#### [Provided data]
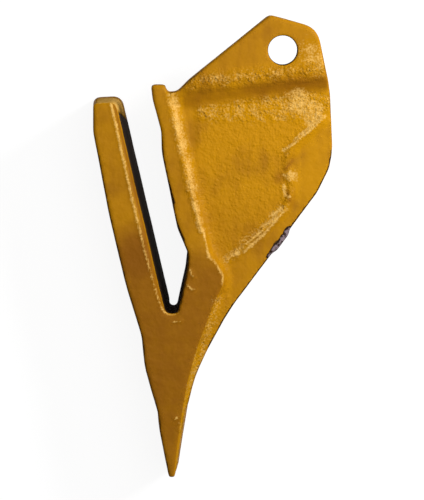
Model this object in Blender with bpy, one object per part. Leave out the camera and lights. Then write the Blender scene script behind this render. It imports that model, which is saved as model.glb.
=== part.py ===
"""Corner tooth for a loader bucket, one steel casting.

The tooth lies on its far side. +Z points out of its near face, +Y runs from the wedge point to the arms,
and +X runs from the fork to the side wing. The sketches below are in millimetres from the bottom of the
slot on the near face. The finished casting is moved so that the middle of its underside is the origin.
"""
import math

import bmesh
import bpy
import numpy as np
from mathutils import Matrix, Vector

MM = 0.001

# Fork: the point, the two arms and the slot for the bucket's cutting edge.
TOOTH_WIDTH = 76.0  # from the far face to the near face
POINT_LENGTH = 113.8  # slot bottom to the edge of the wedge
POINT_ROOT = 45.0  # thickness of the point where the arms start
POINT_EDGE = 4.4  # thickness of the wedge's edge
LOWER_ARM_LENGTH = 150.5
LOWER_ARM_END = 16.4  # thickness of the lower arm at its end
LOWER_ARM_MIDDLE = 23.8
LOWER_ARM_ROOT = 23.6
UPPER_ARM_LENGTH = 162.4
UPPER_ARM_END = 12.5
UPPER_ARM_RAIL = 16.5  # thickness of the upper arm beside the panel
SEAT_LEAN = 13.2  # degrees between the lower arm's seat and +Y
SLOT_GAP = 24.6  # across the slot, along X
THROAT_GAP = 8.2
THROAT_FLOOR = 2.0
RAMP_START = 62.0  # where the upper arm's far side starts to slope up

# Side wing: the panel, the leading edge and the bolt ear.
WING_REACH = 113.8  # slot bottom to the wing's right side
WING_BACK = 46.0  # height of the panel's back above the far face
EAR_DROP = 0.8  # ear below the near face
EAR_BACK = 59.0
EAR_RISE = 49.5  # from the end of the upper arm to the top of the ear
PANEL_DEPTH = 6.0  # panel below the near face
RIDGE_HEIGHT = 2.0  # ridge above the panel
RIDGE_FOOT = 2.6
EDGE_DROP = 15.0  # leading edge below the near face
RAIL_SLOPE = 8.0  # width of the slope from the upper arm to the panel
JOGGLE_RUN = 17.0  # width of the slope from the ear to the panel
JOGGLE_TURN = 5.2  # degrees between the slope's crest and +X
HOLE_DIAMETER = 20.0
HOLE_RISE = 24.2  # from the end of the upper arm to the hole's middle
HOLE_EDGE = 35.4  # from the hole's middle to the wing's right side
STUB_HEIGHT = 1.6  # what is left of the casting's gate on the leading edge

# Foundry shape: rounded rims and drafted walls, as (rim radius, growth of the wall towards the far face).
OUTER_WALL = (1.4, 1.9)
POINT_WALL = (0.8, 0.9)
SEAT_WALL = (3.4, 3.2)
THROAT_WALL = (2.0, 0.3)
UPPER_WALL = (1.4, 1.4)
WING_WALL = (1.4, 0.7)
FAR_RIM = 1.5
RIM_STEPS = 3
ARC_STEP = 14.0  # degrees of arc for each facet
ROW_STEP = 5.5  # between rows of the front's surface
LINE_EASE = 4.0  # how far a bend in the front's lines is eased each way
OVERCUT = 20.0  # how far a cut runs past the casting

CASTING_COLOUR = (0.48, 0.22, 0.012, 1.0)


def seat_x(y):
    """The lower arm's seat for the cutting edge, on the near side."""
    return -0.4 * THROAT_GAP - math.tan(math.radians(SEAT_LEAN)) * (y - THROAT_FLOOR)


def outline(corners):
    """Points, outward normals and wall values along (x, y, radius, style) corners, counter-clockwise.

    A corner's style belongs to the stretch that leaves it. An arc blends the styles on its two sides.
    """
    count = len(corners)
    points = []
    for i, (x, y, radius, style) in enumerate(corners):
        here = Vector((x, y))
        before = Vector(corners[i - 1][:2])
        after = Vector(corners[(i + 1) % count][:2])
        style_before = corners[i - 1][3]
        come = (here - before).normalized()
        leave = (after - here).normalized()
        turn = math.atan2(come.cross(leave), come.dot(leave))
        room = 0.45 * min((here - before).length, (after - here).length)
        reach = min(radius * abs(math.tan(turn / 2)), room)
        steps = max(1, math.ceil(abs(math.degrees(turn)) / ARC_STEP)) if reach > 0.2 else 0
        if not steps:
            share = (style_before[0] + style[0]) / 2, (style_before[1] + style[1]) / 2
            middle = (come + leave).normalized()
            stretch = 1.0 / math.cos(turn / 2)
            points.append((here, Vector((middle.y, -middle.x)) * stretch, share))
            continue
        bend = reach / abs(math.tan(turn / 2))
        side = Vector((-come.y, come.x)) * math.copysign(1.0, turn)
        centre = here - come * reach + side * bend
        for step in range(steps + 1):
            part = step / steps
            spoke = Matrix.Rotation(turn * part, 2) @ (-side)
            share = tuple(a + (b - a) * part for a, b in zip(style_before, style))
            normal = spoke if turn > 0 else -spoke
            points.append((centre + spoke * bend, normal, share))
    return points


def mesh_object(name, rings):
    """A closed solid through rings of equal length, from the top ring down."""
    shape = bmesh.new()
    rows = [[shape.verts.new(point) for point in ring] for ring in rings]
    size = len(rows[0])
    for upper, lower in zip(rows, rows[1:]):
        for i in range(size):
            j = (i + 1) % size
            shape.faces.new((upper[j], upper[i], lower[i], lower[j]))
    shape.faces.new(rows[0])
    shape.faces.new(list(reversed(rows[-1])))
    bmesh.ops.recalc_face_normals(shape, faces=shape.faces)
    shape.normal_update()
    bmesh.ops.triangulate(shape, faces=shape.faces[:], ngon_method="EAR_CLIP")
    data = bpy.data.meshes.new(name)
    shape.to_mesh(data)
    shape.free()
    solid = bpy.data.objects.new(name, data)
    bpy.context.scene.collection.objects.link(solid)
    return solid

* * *

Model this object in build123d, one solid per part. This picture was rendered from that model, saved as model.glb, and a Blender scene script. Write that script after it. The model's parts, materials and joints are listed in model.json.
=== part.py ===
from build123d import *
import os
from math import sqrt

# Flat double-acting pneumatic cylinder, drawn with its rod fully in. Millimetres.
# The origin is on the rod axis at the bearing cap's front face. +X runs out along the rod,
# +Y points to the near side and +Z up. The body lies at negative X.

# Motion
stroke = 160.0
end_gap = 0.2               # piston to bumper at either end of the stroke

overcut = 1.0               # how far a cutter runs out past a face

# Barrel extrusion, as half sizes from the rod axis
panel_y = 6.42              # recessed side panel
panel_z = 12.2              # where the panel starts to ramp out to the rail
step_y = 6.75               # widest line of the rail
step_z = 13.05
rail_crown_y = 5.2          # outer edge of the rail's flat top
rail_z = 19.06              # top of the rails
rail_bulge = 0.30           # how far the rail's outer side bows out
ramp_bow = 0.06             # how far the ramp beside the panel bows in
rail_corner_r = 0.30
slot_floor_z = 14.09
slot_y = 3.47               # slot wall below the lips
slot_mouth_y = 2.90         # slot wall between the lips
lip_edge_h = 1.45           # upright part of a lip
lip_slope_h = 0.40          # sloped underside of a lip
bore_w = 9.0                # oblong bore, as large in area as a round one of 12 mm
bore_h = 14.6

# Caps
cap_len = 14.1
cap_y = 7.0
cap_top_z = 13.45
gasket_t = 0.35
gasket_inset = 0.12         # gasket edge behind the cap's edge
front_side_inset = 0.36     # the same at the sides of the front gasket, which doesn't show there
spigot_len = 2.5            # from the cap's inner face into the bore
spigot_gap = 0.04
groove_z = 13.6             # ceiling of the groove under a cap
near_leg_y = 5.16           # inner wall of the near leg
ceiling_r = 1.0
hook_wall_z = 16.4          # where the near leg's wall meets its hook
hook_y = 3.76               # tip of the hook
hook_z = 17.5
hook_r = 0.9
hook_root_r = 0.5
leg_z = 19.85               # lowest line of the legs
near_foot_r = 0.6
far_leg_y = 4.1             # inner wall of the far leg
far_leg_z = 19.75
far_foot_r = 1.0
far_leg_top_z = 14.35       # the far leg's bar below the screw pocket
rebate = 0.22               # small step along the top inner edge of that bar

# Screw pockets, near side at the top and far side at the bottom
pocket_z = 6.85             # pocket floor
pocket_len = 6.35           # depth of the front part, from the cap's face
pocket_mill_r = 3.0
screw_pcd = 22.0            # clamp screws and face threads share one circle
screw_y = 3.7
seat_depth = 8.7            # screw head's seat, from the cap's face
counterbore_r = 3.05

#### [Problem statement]
Repeat exactly the lines from the one containing "Model this object in Blender" through the one containing "one steel casting.", both included, and nothing else.

#### [Answer in full]
Model this object in Blender with bpy, one object per part. Leave out the camera and lights. Then write the Blender scene script behind this render. It imports that model, which is saved as model.glb.
=== part.py ===
"""Corner tooth for a loader bucket, one steel casting.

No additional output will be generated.